### Written request:
Count the lines in the records below that contain the word "pose", and reply with only that number.

### Available data:
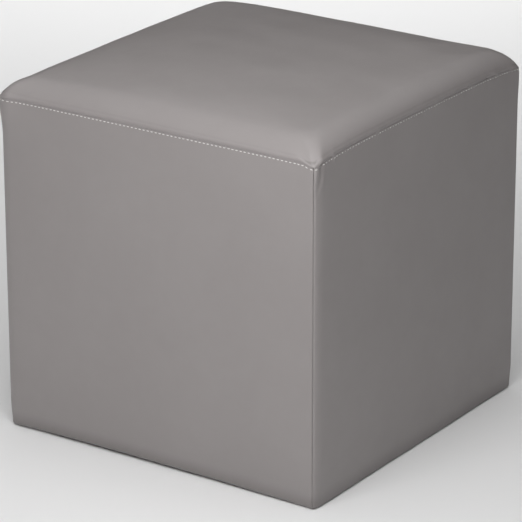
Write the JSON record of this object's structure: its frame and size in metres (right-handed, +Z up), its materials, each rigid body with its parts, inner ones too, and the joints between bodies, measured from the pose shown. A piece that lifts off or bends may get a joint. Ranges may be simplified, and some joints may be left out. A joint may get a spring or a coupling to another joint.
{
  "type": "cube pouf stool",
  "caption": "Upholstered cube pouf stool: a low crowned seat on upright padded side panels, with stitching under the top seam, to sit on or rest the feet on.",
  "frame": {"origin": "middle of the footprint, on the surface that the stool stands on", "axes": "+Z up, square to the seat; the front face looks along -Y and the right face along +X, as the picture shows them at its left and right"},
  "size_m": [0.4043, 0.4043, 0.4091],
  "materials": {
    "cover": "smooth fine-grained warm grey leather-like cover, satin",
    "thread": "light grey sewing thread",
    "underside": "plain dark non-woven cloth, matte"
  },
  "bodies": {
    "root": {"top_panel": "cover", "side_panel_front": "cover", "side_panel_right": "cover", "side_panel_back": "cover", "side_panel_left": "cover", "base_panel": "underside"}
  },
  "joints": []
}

---

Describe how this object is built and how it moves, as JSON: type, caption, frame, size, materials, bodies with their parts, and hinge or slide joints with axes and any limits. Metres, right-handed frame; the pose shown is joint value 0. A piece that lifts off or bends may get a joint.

---

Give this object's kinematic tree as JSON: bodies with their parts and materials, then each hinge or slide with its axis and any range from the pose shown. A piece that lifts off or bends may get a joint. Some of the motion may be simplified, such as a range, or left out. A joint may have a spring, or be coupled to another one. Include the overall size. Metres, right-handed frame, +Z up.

### Response for this exercise:
3